> REQUEST
Reproduce all of the material exactly as shown.

******************************

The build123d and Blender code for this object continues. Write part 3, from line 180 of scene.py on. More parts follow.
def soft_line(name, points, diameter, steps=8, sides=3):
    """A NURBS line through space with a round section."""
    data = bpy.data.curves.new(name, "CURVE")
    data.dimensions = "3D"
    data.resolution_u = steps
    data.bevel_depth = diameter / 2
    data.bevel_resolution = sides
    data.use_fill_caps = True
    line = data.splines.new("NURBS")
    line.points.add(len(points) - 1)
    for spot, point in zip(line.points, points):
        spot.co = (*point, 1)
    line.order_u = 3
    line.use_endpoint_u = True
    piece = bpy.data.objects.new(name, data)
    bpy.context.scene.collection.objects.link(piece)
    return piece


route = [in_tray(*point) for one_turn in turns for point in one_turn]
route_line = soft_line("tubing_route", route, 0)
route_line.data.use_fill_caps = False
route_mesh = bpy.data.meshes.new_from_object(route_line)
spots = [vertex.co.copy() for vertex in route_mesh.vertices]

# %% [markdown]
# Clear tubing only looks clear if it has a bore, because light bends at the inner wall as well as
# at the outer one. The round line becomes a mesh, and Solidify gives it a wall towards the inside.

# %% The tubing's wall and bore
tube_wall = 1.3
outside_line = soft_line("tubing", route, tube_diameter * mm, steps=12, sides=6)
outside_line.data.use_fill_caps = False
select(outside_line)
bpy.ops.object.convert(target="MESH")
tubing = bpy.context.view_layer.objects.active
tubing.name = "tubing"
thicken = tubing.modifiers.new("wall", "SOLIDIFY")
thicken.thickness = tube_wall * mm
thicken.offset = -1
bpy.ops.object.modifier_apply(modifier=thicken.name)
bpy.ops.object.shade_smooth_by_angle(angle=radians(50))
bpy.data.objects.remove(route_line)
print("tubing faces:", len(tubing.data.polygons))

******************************

> SOLUTION TO THIS EXERCISE
The build123d and Blender code for this object continues. Write part 3, from line 180 of scene.py on. More parts follow.
def soft_line(name, points, diameter, steps=8, sides=3):
    """A NURBS line through space with a round section."""
    data = bpy.data.curves.new(name, "CURVE")
    data.dimensions = "3D"
    data.resolution_u = steps
    data.bevel_depth = diameter / 2
    data.bevel_resolution = sides
    data.use_fill_caps = True
    line = data.splines.new("NURBS")
    line.points.add(len(points) - 1)
    for spot, point in zip(line.points, points):
        spot.co = (*point, 1)
    line.order_u = 3
    line.use_endpoint_u = True
    piece = bpy.data.objects.new(name, data)
    bpy.context.scene.collection.objects.link(piece)
    return piece


route = [in_tray(*point) for one_turn in turns for point in one_turn]
route_line = soft_line("tubing_route", route, 0)
route_line.data.use_fill_caps = False
route_mesh = bpy.data.meshes.new_from_object(route_line)
spots = [vertex.co.copy() for vertex in route_mesh.vertices]

# %% [markdown]
# Clear tubing only looks clear if it has a bore, because light bends at the inner wall as well as
# at the outer one. The round line becomes a mesh, and Solidify gives it a wall towards the inside.

# %% The tubing's wall and bore
tube_wall = 1.3
outside_line = soft_line("tubing", route, tube_diameter * mm, steps=12, sides=6)
outside_line.data.use_fill_caps = False
select(outside_line)
bpy.ops.object.convert(target="MESH")
tubing = bpy.context.view_layer.objects.active
tubing.name = "tubing"
thicken = tubing.modifiers.new("wall", "SOLIDIFY")
thicken.thickness = tube_wall * mm
thicken.offset = -1
bpy.ops.object.modifier_apply(modifier=thicken.name)
bpy.ops.object.shade_smooth_by_angle(angle=radians(50))
bpy.data.objects.remove(route_line)
print("tubing faces:", len(tubing.data.polygons))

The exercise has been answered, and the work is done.